Deloitte does not support this suggestion since such a body would not have a sufficient understanding of the business to enable it to make informed decisions.
EY agreed, saying that having appointments made by a public body would be unlikely to improve choice. It explained that to move appointments to another body would relieve the audit committee of responsibility for any failings in the appointment or audit quality.
KPMG also said it would be doubtful that a public body could acquire sufficient knowledge of the affairs of each of the FTSE 350 companies, PIEs and possibly other limited companies to be able to select an appropriate auditor or manage the scope of the audit, “let alone set appropriate fees or manage the audit performance”.
PwC argued that removing responsibility from the audit committee could jeopardise audit quality. It also said that the concerns raised by CMA when it rejected the idea that the FRC should become responsible for the appointment of auditors for FTSE 350 companies would also apply any independent body responsible for auditor appointment.
NAO-style national auditor
Deloitte said it does not agree with this proposal, and explained, “It is not clear to us how this measure would improve the quality of audits as it is not clear how a NAO-style national auditor would have access to a major international network and access to the requisite specialists.”
KPMG said the proposal would be a “disproportionate and radical intervention” that would not address any of the current concerns the CMA’s study focuses on regarding audit quality, competition, choice and resilience, and that it would not be feasible to implement in practice.

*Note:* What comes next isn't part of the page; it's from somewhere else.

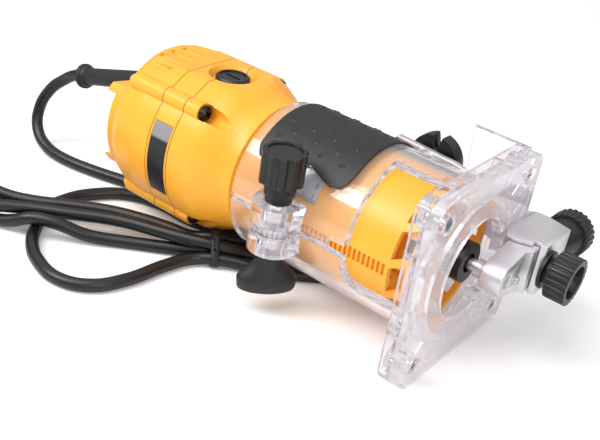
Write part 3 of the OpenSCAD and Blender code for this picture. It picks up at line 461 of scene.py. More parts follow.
@dataclass(frozen=True)
class ScaleFilm:
    """Anodised aluminium foil with ruled lines: one a millimetre, longer at each fifth and tenth.

    A row of lines has its step and its lines' length, in millimetres.
    """

    origin: float
    base: float
    name: str = "ruled_aluminium_foil"
    foil: str = "#d9dbdd"
    ink: str = "#26262a"
    line_mm: float = 0.32
    rows: tuple[Flat, ...] = ((1.0, 1.6), (5.0, 2.6), (10.0, 3.6))
    roughness: float = 0.3
    brushing: float = 900.0
    brush_depth: float = 0.02

    def ticks(self, tree: Tree, parts: bpy.types.Node, row: Flat) -> Link:
        """Adds the mask of one set of lines.

        Args:
            tree: the material's tree.
            parts: the node that splits the place into X, Y and Z.
            row: distance from line to line, and their length.

        Returns:
            The output that is one on a line.
        """
        step_mm, long_mm = row
        along = add_maths(tree, "SUBTRACT", (parts, "X"), self.origin)
        wrap = add_maths(tree, "PINGPONG", along, step_mm * MM / 2)
        near = add_maths(tree, "LESS_THAN", wrap, self.line_mm * MM / 2)
        low = add_maths(tree, "LESS_THAN", (parts, "Z"), self.base + long_mm * MM)
        return add_maths(tree, "MULTIPLY", near, low)

    def build(self) -> Material:
        """Builds the material.

        Returns:
            The material.
        """
        material, tree = new_material(self.name)
        place = add_place(tree)
        parts = add_split(tree, place)
        lines = self.ticks(tree, parts, self.rows[0])
        for row in self.rows[1:]:
            lines = add_maths(tree, "MAXIMUM", lines, self.ticks(tree, parts, row))
        colour = add_blend(tree, lines, self.foil, self.ink)
        brushed = add_noise(tree, place, self.brushing, detail=2.0)
        bump = add_bump(tree, brushed, 0.2, self.brush_depth)
        shader = add_node(tree, "ShaderNodeBsdfPrincipled", {},
                          {"Metallic": 0.35, "Roughness": self.roughness},
                          {"Base Color": colour, "Normal": bump})
        end_material(tree, shader)
        return material


# Glass-filled nylon, moulded and lightly sparked: a satin orange with a grain as fine as sand
# Its two seam lines are painted dark: dust in the joints and painted shade in their gaps
ORANGE_NYLON = Finish("moulded_orange_nylon", "#fbb336", "#f7a526", 0.36, tone_mm=60,
                      relief_mm=0.45, relief_depth=0.012, edge_mm=0.5, seams_mm=(-160.5, -146.5))
# ABS, moulded: black that greys a little where light grazes its fine grain
BLACK_ABS = Finish("moulded_black_abs", "#111116", "#0c0c11", 0.38, edge_mm=0.35)
# Thermoplastic rubber, moulded over the clear sleeve: dull, slightly grey
SOFT_RUBBER = Finish("overmoulded_black_rubber", "#18181f", "#121218", 0.5, relief_mm=0.6,
                     relief_depth=0.03, edge_mm=0.3)
# Polyvinyl chloride, extruded round the cores: smooth black with long highlights
CORD_SHEATH = Finish("extruded_black_pvc", "#0d0d10", "#131317", 0.38, relief_mm=2.5,
                     relief_depth=0.03, edge_mm=0.2)
# Zinc alloy, die cast and tumbled: satin light grey with a fine skin
CAST_ZINC = Finish("die_cast_zinc", "#e2dfe3", "#d3d0d4", 0.38, metallic=0.85, relief_mm=0.6,
                   relief_depth=0.03, edge_mm=0.6)
# Carbon steel, turned and nickel plated: bright, with fine rings from the tool
TURNED_STEEL = Finish("turned_plated_steel", "#d4d4d6", "#c3c4c7", 0.24, metallic=1.0,
                      pattern=Pattern.TURNED, relief_depth=0.006, edge_mm=0.25)
# Carbon steel, headed and blacked in hot oxide: near black with a dull sheen
BLACK_OXIDE = Finish("black_oxide_steel", "#39383b", "#2a292c", 0.33, metallic=0.9, relief_mm=0.4,
                     relief_depth=0.01, edge_mm=0.25)
# Silicon steel sheets, punched and stacked: the edges show as bands under a millimetre wide
CORE_STEEL = Finish("stacked_core_steel", "#6d6c6e", "#59585a", 0.45, metallic=0.9,
                    pattern=Pattern.STACKED, relief_mm=0.7, relief_depth=0.05, edge_mm=0.2)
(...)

“It could, in fact, lead to significant distortions of competition in audit services and could destabilise the audit profession.”
PwC also said this would not be a “workable solution” and would deprive the companies in question any choice in the appointment of their auditor.
Elsewhere, Deloitte suggested the implementation of a stronger, fully accountable governance structure around the audit practice, which seeks to address issues around incentives and conflicts and increased resilience.
It also suggested additional funding from the four largest firms to a third party that can be used to support and develop skills, training, and technology across the audit market.
Bill Michael, chairman and senior partner at KPMG, commented afterwards, “We have been clear in recognising that the industry faces challenges. Audit plays a vital role in underpinning confidence in the capital markets and it is essential that the sector remains resilient and delivers the right results for investors and society. Finding solutions will be challenging and require close collaboration from everyone with a stake in getting this right.
“Our proposals to the CMA and to the Kingman Review are both progressive and pragmatic. We look forward to hearing their conclusions in due course and contributing fully to the next stage of the debate.”
The mid-tier firms have also submitted their evidence to the CMA, as well as the accountancy organisation in the UK and Ireland. Other submissions include Standard Life, Schroders, Hermes and Nexia Smith & Williamson.